There are some "special" quantities (used in healthcare), explained later:

  • for time durations duration shall be used
  • for monetary amounts currency shall be used
duration tijdsduur Dauer Is a quantity, represents a period of time with respect to a notional point in time, which is not specified. A sign may be used to indicate the duration is “backwards” in time rather than forwards.
boolean boolean Boolean Items which are truly boolean data, such as true/false or yes/no answers.
blob binair Binär Things that are typically stored as binary objects in the computer world and need to be rendered appropriately, e.g.
  • images: like X-rays, computertomographic images;
  • graphic: diagrams, graphs, mathematical curves, or the like – usually a vector image;
  • icons: a sign or representation that stands for its object by virtue of a resemblance or analogy to it
  • pictures: A visual representation of a person, object, or scene – usually a raster image.
currency valuta Währung Monetary quantities
ratio ratio Ratio A ratio of two Quantity values - a numerator and a denominator

The datatypes can be further restricted using the following datatype facets:

Facet Description Example Applies to
unit Unit for quantities kg, mmol quantity
minInclude Range min include for quantities 1, 100 count, ordinal, quantity, currency
maxInclude Range max include for quantities 1, 100 count, ordinal, quantity, currency
fractionDigits Fraction digits for quantities"1" for at least 1 or "1!" for exactly 1 "1" for at least 1, "1!" for exactly 1 quantity
timeStampPrecision Precisions for timing specs date, datetime
default Default value all datatypes
fixed Fixed value all datatypes
minLength Minimum length for strings string
maxLength Maximum length for strings string

Facet timeStampPrecision takes the following values

timeStampPrecision value
Y at least year (YYYY)
Y! only year (YYYY)
YM at least month (MM) and year (YYYY)
YM! only month (MM) and year (YYYY)
YMD at least day (DD), month (MM) and year (YYYY)
YMD! only day (DD), month (MM) and year (YYYY)
YMDHM at least day (DD), month (MM) and year (YYYY), hour (hh) and minute (mm)

Dataset versioning

  • New dataset versions get a new @id and a new @effectiveDate
  • The concepts in the new dataset version keep their @id, but get a new @effectiveDate and inherit from the original concept.
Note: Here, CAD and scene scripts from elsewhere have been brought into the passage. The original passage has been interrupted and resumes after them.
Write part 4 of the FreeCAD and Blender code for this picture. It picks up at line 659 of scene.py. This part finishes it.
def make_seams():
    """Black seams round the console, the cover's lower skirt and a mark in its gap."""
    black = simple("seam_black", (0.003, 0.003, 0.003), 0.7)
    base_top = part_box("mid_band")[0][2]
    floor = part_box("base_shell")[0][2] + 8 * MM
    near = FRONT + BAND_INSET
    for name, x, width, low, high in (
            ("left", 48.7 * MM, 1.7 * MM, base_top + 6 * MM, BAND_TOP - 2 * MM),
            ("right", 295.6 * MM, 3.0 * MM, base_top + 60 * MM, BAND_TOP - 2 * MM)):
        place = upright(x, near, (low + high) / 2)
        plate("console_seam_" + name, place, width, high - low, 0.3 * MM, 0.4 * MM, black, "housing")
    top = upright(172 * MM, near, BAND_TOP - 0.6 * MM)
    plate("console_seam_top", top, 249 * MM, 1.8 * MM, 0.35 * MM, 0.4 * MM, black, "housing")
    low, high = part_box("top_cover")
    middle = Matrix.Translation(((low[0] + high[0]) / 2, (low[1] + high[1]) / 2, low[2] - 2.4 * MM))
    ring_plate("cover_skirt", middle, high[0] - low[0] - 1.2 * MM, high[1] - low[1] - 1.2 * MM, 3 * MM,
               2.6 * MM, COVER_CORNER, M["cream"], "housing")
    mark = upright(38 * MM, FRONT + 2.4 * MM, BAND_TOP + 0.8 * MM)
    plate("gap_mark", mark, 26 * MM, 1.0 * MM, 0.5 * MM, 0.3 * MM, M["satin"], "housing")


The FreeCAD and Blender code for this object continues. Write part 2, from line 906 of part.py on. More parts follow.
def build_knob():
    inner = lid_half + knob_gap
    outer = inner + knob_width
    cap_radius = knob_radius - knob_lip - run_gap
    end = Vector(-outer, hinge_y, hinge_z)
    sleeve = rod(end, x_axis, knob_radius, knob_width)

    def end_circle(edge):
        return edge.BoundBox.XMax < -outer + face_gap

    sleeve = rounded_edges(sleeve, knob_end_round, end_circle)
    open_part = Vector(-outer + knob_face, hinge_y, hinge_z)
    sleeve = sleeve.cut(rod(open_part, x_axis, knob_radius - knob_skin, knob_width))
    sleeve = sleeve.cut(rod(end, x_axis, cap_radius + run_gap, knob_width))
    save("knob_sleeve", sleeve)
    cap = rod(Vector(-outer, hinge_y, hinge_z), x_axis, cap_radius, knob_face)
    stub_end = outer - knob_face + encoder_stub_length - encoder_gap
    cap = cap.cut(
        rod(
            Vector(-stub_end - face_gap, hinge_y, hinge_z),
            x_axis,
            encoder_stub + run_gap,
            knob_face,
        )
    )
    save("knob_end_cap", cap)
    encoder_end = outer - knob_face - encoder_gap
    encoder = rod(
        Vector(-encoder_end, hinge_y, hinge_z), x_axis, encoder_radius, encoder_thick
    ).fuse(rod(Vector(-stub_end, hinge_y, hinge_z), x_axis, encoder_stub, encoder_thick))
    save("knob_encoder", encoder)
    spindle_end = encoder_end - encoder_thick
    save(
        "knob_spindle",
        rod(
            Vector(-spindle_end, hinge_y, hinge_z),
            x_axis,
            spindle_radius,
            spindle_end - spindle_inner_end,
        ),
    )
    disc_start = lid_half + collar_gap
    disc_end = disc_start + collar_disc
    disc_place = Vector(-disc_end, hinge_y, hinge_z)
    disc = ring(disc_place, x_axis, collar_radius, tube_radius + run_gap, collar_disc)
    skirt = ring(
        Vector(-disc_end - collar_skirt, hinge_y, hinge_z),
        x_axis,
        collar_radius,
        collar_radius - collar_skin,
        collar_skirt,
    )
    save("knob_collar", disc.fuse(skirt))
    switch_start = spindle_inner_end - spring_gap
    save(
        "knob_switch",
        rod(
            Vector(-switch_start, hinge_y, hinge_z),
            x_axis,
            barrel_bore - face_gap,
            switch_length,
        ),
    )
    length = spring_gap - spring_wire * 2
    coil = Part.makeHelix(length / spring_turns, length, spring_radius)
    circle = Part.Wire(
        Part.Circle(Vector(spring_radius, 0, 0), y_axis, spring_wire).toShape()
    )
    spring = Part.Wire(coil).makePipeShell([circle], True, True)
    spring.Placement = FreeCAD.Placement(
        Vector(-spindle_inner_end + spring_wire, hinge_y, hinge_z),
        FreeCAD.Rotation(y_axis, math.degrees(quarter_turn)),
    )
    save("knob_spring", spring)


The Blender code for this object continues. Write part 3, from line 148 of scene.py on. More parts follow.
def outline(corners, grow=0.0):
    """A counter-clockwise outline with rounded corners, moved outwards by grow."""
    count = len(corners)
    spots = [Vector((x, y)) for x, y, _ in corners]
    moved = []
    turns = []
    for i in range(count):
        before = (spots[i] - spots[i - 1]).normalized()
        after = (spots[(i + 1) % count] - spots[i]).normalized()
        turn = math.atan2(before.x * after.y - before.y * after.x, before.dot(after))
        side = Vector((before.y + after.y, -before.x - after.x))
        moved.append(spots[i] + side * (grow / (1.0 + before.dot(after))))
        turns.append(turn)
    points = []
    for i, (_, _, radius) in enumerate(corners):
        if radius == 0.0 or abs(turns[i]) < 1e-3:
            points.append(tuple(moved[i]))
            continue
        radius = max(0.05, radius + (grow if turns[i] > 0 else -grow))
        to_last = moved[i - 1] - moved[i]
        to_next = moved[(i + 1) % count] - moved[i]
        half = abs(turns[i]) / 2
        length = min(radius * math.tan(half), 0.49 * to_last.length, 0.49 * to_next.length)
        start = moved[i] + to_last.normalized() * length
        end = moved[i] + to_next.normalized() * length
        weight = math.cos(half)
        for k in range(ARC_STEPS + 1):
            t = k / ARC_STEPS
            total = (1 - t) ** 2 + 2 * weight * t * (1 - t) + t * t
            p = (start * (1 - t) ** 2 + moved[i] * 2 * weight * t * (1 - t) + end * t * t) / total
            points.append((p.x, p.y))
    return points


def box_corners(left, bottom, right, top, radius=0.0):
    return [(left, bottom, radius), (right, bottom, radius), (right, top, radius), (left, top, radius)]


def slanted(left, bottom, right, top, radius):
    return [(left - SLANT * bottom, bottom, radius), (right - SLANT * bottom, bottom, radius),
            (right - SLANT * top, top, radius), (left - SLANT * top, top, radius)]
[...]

If a concept needs changes it may be disconnected (deinherit) from its source concept so editing is possible
  • The name and other properties of a concept constitute its definition. This definition should be governed. This means that any property in any language is under governance. When project wants to reuse (inherit) these concepts they inherit this definition as-is, and only comments are allowed additions. These comment cannot in any way shape or form alter the semantics of the original concept
  • Multi lingual setting: when a project wants to reuse concepts from a building block repository (BBR) that does not have defining properties in the same language as the project, then the project can do one of the following things:
    • Accept the BBR concept as-is, potentially adding a comment
    • Talk to the BBR governance group and work out an agreement whereby translations may be submitted
      The recommended procedure for a BBR governance group for submitted translations is to create a new version of the dataset that adds the translations. The governance group could, but this is not recommended, decide to add the translation to the original dataset. ART will not support this as BBR datasets should be final, and final objects cannot be edited.